Word for word, restate the lines from the start of the data below through the line containing "NEAREST = 0.01".

## start Available data

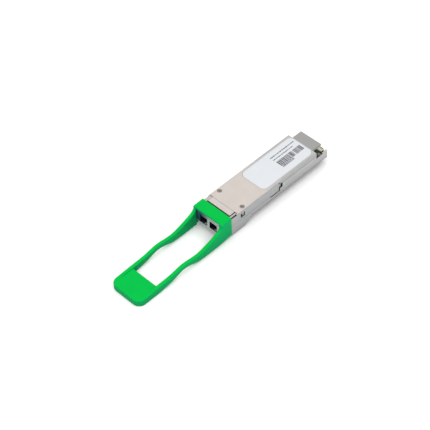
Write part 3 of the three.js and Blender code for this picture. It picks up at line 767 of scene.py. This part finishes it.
def softbox(name, place, size, power, color=(1.0, 1.0, 1.0)):
    """A square lamp that faces the origin."""
    lamp = bpy.data.lights.new(name, "AREA")
    lamp.shape = "SQUARE"
    lamp.size = size
    lamp.energy = power
    lamp.color = color
    holder = bpy.data.objects.new(name, lamp)
    holder.location = place
    holder.rotation_mode = "QUATERNION"
    holder.rotation_quaternion = (-Vector(place)).to_track_quat("-Z", "Y")
    bpy.context.scene.collection.objects.link(holder)


softbox("overhead_softbox", place=(0.3, -0.25, 1.15), size=2.0, power=23.0)
softbox("rear_left_softbox", place=(-0.75, 0.7, 1.0), size=1.0, power=3.2, color=(1.0, 0.94, 0.89))

world = bpy.data.worlds.new("studio")
world.use_nodes = True
background = world.node_tree.nodes["Background"].inputs
background["Color"].default_value = (1.0, 1.0, 1.0, 1.0)
background["Strength"].default_value = AMBIENT
bpy.context.scene.world = world
bpy.context.scene.view_settings.view_transform = "Standard"

# The camera that was fitted to the photograph. The focal length is in millimetres, on Blender's 36 mm sensor.
AZIMUTH, ELEVATION, ROLL = (math.radians(angle) for angle in (46.676, 47.324, -2.613))
TARGET = Vector((-1.067, -3.94, 7.5)) * MM
DISTANCE = 696.957 * MM
FOCAL_LENGTH = 126.38
NEAREST = 0.01

back = Vector(
    (
        math.sin(AZIMUTH) * math.cos(ELEVATION),
        -math.cos(AZIMUTH) * math.cos(ELEVATION),
        math.sin(ELEVATION),
    )
)
level = Vector((math.cos(AZIMUTH), math.sin(AZIMUTH), 0))
upward = back.cross(level)
right = level * math.cos(ROLL) + upward * math.sin(ROLL)
up = upward * math.cos(ROLL) - level * math.sin(ROLL)
eye = TARGET + back * DISTANCE
lens = bpy.data.cameras.new("camera")
lens.lens = FOCAL_LENGTH
lens.clip_start = NEAREST
camera = bpy.data.objects.new("camera", lens)
camera.matrix_world = Matrix(
    (
        (right.x, up.x, back.x, eye.x),
        (right.y, up.y, back.y, eye.y),
        (right.z, up.z, back.z, eye.z),
        (0, 0, 0, 1),
    )
)
bpy.context.scene.collection.objects.link(camera)
bpy.context.scene.camera = camera
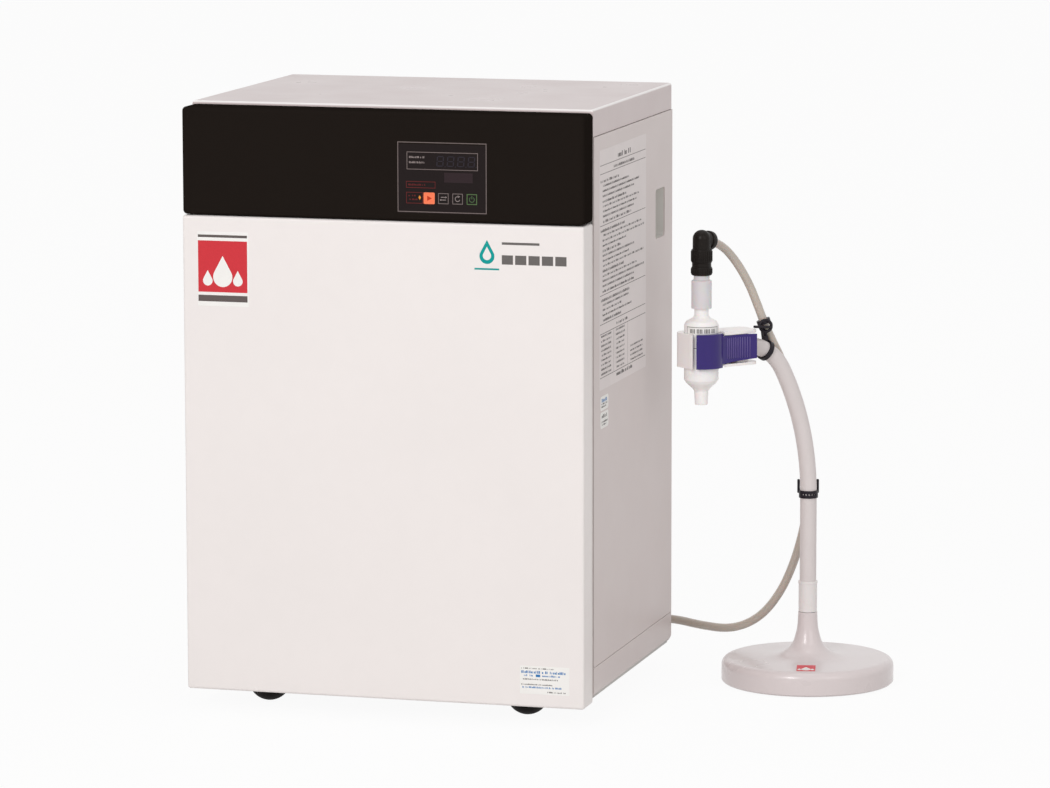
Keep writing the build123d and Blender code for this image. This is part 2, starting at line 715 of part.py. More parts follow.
def door_shell():
    """The folded white door: wide flanges, a hinge bush above and below, notched for the brackets."""
    shell = rounded_shell(DOOR_BOTTOM, DOOR_TOP, SHEET, DOOR_ROUND)
    x0 = LEFT + SHELL_INSET
    behind_pin = block(x0 - 1, HINGE_X, HINGE_Y, SHELL_BACK + 1, DOOR_BOTTOM - 1, DOOR_TOP + 1)
    swing = rod_z(HINGE_X, HINGE_Y, DOOR_BOTTOM - 1, DOOR_TOP + 1, HINGE_SWING_R)
    shell = shell - (behind_pin - swing)
    left_rear = block(x0 - 1, x0 + SHEET, HINGE_Y, SHELL_BACK, DOOR_BOTTOM + SHEET, DOOR_TOP - SHEET)
    shell = shell - left_rear
    for level in hinge_levels():
        z0, z1 = level - NOTCH_CLEAR, level + BRACKET_T + NOTCH_CLEAR
        shell = shell - block(x0 - 1, x0 + SHEET, FRONT + NOTCH_DEPTH, SHELL_BACK, z0, z1)
    low_bush = rod_z(HINGE_X, HINGE_Y, DOOR_BOTTOM, DOOR_BOTTOM + SHEET + BUSH_H, BUSH_R)
    high_bush = rod_z(HINGE_X, HINGE_Y, DOOR_TOP - SHEET - BUSH_H, DOOR_TOP, BUSH_R)
    shell = shell + low_bush + high_bush
    bore = rod_z(HINGE_X, HINGE_Y, DOOR_BOTTOM - 1, DOOR_TOP + 1, PIN_R + PIN_FIT)
    save("door_shell", shell - bore)


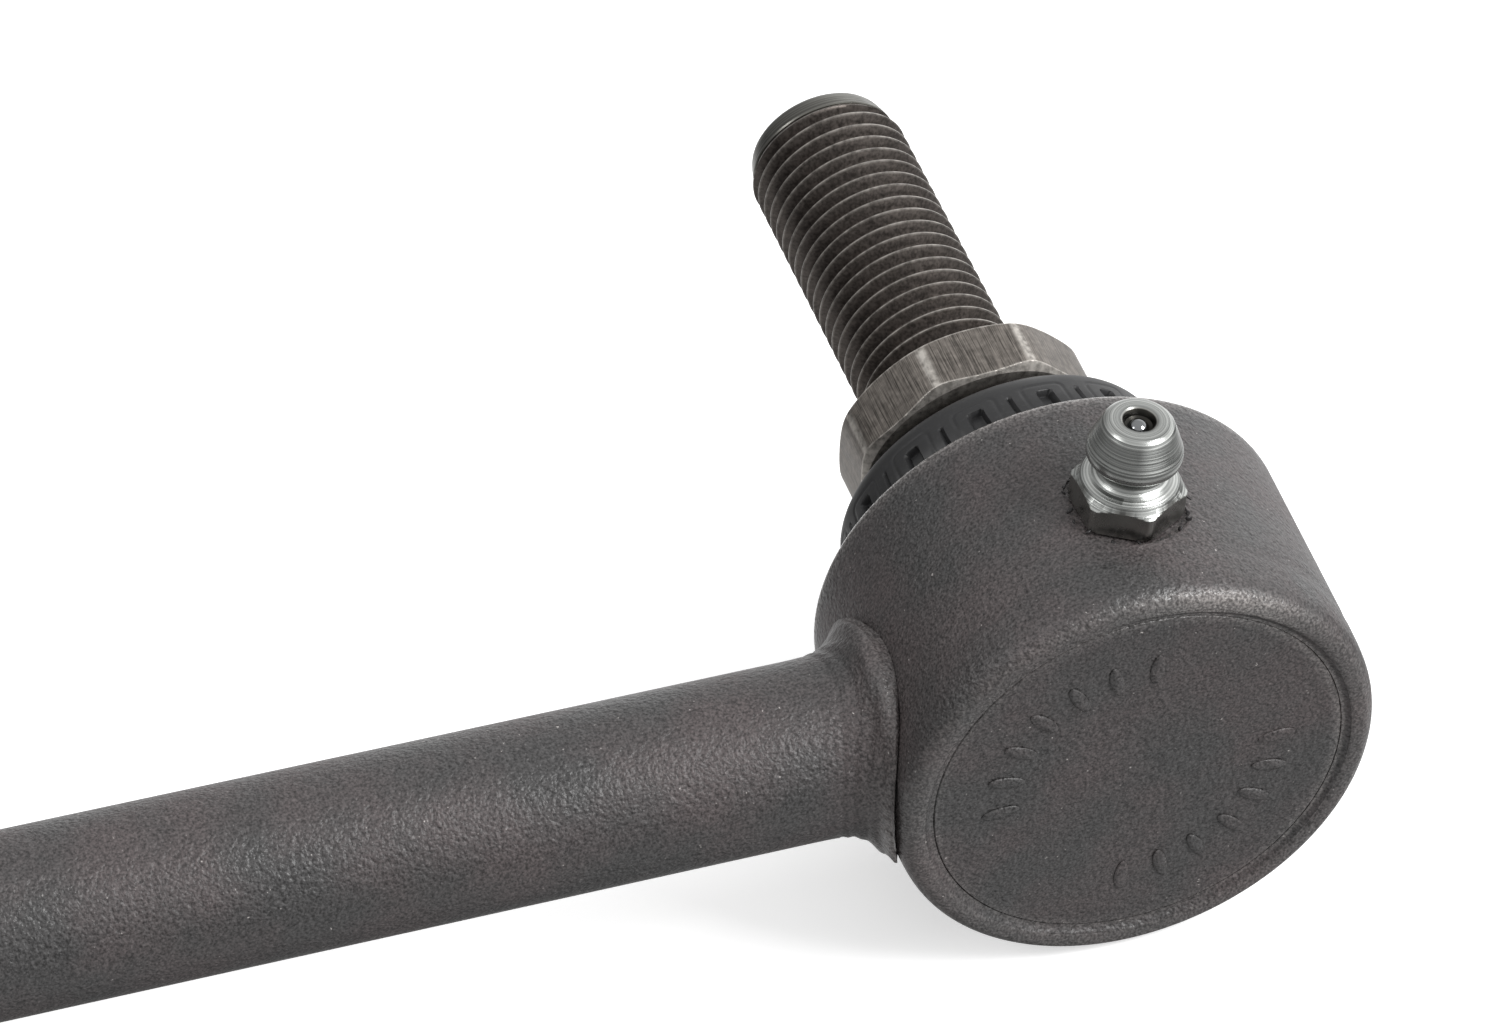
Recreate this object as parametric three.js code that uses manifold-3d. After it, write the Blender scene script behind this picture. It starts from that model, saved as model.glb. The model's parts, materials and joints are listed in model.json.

## end Available data

*Finished exercise*
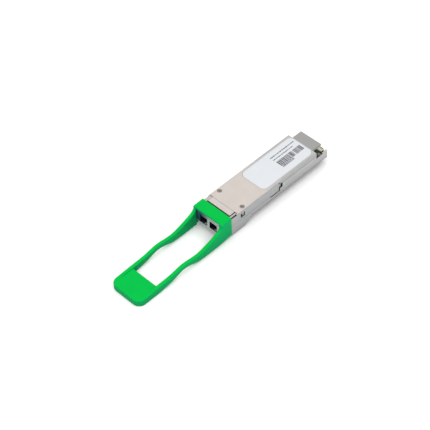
Write part 3 of the three.js and Blender code for this picture. It picks up at line 767 of scene.py. This part finishes it.
def softbox(name, place, size, power, color=(1.0, 1.0, 1.0)):
    """A square lamp that faces the origin."""
    lamp = bpy.data.lights.new(name, "AREA")
    lamp.shape = "SQUARE"
    lamp.size = size
    lamp.energy = power
    lamp.color = color
    holder = bpy.data.objects.new(name, lamp)
    holder.location = place
    holder.rotation_mode = "QUATERNION"
    holder.rotation_quaternion = (-Vector(place)).to_track_quat("-Z", "Y")
    bpy.context.scene.collection.objects.link(holder)


softbox("overhead_softbox", place=(0.3, -0.25, 1.15), size=2.0, power=23.0)
softbox("rear_left_softbox", place=(-0.75, 0.7, 1.0), size=1.0, power=3.2, color=(1.0, 0.94, 0.89))

world = bpy.data.worlds.new("studio")
world.use_nodes = True
background = world.node_tree.nodes["Background"].inputs
background["Color"].default_value = (1.0, 1.0, 1.0, 1.0)
background["Strength"].default_value = AMBIENT
bpy.context.scene.world = world
bpy.context.scene.view_settings.view_transform = "Standard"

# The camera that was fitted to the photograph. The focal length is in millimetres, on Blender's 36 mm sensor.
AZIMUTH, ELEVATION, ROLL = (math.radians(angle) for angle in (46.676, 47.324, -2.613))
TARGET = Vector((-1.067, -3.94, 7.5)) * MM
DISTANCE = 696.957 * MM
FOCAL_LENGTH = 126.38
NEAREST = 0.01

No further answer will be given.